Despite the sense of order that prevails in the neighbourhood, it is often quite difficult to manage a shoot there, said Kesarwai, the location manager. Residents often complain about the disruption caused by film productions. “But what can we do – we are helpless,” he said. “There’s no other place like Parsi Colony in Mumbai where we can shoot.”
Are filmmakers doing the residents an indirect favour by setting their productions there? Naheed Bharucha, a local resident, feels nostalgic every time she spots an element of the neighbourhood in a film or a television commercial. To her, they are reminders of how much has changed.
“I feel a little happy, but it ends there,” added Sanjeev Gandhi, a dentist and long-time local resident. He has turned down requests over the years to allow filmmakers into his pretty house. “I decline, because it is not for me – my home is my private space,” Gandhi said.
Like many of the privately owned buildings in Parsi Colony, Gandhi’s home will be redeveloped because of the Maharashtra Rent Control Act, which has artificially frozen rents to 1950 strictures to Rs 100 and Rs 200, making it nearly impossible for landlords to maintain their buildings. “If the rent act hadn’t stayed, we wouldn’t want to redevelop, but now what else can we do?” Gandhi said.

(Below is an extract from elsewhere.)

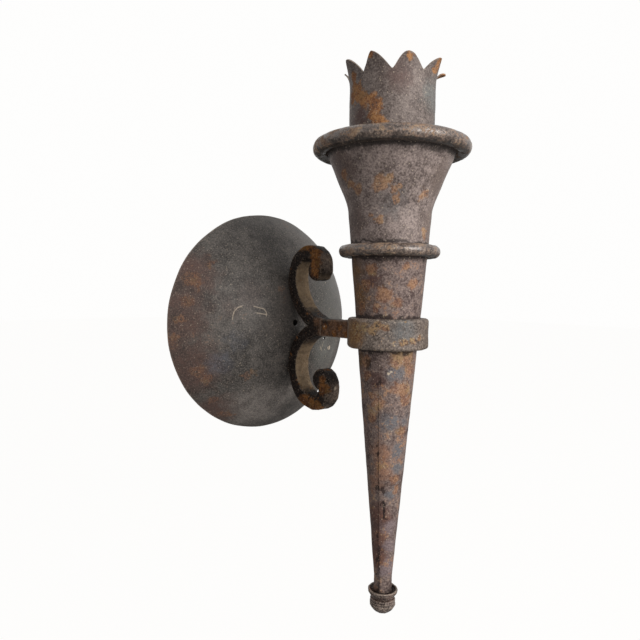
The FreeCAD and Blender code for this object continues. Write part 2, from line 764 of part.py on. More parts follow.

Change has already swept over the neighbourhood. Some of the older non-Parsi structures are being replaced by high-rises, and it is unlikely that Parsi Colony will remain as alluring for the next batch of filmmakers to shoot in.
“We have been fighting all these years but it is futile,” Engineer said. “The builder lobby is very powerful and has a lot of money. I will fight them as long as I am around but they aren’t going to stay away forever.”